● **TASK DIRECTIONS**
Everything from the line containing "Recreate this object" through the line containing "the front nut." should be repeated exactly, and nothing else from the data.

● **DATA SECTION**
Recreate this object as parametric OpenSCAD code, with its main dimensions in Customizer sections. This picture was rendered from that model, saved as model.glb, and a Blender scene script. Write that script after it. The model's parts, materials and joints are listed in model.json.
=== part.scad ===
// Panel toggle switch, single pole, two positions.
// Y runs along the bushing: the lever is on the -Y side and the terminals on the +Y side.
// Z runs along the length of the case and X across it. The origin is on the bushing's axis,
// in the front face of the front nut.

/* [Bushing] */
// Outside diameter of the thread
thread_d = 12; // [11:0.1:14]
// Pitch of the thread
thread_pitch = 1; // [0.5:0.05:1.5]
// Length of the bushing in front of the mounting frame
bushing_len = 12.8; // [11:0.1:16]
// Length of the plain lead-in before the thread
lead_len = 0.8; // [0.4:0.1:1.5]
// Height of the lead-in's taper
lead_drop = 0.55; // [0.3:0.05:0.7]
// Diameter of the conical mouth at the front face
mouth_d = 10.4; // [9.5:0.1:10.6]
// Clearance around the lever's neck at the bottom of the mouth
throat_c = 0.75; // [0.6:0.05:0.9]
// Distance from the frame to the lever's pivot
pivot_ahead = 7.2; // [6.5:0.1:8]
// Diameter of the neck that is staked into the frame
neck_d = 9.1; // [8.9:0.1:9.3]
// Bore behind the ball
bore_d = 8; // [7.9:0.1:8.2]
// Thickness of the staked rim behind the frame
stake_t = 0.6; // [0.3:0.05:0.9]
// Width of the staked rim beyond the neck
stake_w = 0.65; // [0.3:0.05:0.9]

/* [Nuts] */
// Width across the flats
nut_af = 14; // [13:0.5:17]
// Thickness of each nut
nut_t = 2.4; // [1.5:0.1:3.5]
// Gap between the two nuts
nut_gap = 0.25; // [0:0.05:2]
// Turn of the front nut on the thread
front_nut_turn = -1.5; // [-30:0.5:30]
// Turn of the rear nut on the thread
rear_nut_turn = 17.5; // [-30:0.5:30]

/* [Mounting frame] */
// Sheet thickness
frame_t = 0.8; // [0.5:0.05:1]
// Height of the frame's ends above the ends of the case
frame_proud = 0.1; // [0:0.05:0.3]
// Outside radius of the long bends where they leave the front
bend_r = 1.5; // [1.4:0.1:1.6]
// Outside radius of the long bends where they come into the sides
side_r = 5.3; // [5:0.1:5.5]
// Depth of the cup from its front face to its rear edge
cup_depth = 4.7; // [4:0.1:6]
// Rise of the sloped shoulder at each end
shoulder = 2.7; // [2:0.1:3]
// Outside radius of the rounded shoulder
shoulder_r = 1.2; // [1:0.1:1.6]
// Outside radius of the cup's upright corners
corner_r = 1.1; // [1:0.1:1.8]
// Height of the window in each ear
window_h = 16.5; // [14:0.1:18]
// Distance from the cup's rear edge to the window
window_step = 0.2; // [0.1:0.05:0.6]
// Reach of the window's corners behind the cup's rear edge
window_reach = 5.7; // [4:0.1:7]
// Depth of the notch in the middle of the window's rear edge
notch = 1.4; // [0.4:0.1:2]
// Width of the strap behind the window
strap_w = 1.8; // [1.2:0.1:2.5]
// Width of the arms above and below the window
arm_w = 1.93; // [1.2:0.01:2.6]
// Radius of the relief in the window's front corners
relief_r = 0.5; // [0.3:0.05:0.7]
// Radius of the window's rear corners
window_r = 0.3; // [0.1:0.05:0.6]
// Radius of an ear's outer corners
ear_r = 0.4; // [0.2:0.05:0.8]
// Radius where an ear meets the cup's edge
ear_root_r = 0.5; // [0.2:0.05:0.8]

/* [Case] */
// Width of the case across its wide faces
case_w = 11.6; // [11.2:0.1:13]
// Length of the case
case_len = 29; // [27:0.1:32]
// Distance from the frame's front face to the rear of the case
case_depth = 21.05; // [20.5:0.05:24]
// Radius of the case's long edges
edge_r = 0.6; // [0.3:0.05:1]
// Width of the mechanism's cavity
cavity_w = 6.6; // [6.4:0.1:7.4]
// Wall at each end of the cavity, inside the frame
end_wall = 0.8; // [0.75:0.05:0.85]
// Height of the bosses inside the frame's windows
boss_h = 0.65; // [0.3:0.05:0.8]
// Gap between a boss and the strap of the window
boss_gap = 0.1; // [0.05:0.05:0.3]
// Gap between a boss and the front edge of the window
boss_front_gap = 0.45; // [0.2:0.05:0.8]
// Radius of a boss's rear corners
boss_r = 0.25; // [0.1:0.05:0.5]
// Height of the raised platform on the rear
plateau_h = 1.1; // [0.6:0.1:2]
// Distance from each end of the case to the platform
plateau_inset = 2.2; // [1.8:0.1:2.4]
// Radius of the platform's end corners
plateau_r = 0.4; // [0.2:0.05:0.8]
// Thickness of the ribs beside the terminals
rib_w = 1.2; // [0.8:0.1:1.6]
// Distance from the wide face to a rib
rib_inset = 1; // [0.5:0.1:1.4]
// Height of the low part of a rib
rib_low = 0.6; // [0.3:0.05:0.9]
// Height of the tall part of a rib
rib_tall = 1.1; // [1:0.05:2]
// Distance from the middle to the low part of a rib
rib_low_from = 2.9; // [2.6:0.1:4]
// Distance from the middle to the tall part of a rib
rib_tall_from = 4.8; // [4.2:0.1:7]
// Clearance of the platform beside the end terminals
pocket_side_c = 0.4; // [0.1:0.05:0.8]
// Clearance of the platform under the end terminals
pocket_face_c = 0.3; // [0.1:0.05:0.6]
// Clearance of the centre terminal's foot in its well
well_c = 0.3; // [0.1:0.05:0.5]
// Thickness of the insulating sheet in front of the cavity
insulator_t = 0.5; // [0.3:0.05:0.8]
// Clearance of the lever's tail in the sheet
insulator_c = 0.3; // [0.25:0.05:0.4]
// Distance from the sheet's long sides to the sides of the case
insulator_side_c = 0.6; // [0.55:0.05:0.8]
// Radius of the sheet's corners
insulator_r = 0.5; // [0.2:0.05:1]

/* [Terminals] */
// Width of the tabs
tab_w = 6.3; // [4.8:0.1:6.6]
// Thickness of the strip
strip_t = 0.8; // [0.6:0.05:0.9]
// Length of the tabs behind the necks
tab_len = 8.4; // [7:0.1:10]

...

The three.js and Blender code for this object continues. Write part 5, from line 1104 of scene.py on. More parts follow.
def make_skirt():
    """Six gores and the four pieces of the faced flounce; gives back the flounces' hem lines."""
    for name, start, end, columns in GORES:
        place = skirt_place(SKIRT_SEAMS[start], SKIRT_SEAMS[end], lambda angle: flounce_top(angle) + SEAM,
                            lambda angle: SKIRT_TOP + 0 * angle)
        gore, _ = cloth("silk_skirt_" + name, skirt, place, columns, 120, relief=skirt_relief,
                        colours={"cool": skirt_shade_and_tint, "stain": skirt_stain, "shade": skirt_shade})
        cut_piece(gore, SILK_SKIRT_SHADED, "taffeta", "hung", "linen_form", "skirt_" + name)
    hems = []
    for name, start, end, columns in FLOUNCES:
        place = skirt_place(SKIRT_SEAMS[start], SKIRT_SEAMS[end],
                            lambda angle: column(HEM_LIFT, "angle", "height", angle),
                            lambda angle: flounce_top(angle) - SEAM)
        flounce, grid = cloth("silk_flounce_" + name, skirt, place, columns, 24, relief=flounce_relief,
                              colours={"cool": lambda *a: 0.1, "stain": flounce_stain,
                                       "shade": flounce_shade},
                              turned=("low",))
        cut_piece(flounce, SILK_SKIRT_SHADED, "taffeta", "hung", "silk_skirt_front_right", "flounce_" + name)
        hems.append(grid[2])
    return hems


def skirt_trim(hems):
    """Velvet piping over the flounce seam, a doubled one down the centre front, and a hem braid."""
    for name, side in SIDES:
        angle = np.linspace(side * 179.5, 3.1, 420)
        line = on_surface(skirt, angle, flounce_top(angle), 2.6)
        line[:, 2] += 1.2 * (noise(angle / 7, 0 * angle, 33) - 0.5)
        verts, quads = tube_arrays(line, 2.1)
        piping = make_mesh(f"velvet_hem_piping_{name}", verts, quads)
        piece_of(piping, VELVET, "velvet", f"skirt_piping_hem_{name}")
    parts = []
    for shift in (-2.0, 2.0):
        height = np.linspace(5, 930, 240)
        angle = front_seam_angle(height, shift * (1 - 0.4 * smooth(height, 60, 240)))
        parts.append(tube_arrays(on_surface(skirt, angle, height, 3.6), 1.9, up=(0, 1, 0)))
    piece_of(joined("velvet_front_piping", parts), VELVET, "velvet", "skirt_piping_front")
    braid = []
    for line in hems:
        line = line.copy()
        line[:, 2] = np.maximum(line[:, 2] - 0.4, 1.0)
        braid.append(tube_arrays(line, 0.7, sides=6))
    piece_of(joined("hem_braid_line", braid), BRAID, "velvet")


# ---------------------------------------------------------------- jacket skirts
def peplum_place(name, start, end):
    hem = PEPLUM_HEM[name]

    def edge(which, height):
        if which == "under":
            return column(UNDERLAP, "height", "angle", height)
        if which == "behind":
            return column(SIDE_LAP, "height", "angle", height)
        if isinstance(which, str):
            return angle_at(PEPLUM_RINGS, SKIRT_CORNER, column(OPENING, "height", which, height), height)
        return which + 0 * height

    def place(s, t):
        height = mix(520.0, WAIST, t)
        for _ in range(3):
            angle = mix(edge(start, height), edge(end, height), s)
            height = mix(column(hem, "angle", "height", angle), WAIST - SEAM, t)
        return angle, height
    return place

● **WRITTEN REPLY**
Recreate this object as parametric OpenSCAD code, with its main dimensions in Customizer sections. This picture was rendered from that model, saved as model.glb, and a Blender scene script. Write that script after it. The model's parts, materials and joints are listed in model.json.
=== part.scad ===
// Panel toggle switch, single pole, two positions.
// Y runs along the bushing: the lever is on the -Y side and the terminals on the +Y side.
// Z runs along the length of the case and X across it. The origin is on the bushing's axis,
// in the front face of the front nut.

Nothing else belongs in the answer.